HandsOnPhysics


Physics

 Introduction  
Speed itself is not measured directly, by calculated from a combination of time and distance measurements. Speed is simply the ratio of position change to time needed for that change, or the distance traveled each second. Vehicles in a transportation system do a lot of changing speed. They start, they speed up, they travel at constant speeds, they slow down, and they stop. Vehicle speeds in general can be very complicated. However, complicated motion can often be approximated with a combination of constant speeds and steady speed changes. Constant speeds are quite easy to deal with. Constant speed is determined by measuring the time required to travel some predetermined distance or by measuring the distance traveled in some predetermined time. If time intervals are predetermined, time is called the independent variable with distance the dependent variable (it depends on time).

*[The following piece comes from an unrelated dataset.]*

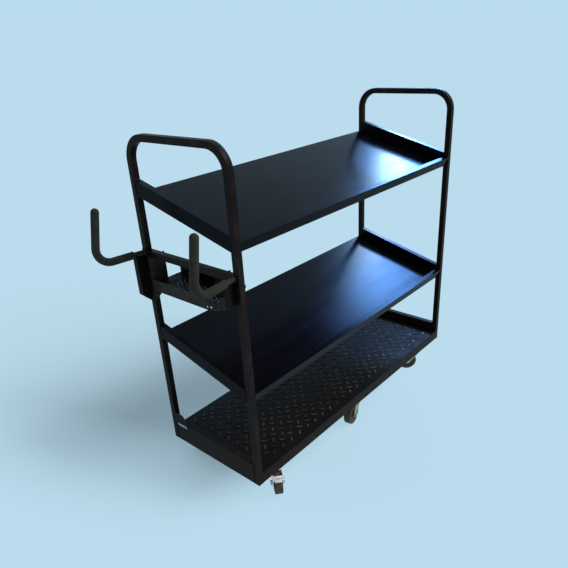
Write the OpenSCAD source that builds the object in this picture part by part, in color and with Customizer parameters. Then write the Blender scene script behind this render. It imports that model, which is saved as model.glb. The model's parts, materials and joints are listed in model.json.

If the distance intervals are predetermined by the experimenter then the role switches, with time becoming the dependent variable. Which ever technique is used, the speed is still the ratio of distance traveled to time elapsed. Changing speed may be approximated with successive "constant"speeds. (This is a standard trick physicists use.) While the speed of an object is changing, we sense that the speed is never really constant, so we think of each "constant" speed as an average over some short time interval. When speed is increasing, the actual speed will be less than average at the beginning of the time interval and more than the average at the end of the time interval. When the change is speed is steady, we say the acceleration is constant. When the speed change is steady, the "instantaneous" speed in middle of the time interval turns out to be the same as the average speed over the whole interval. By determining a bunch of average speeds, the pattern of changing speed may be seen.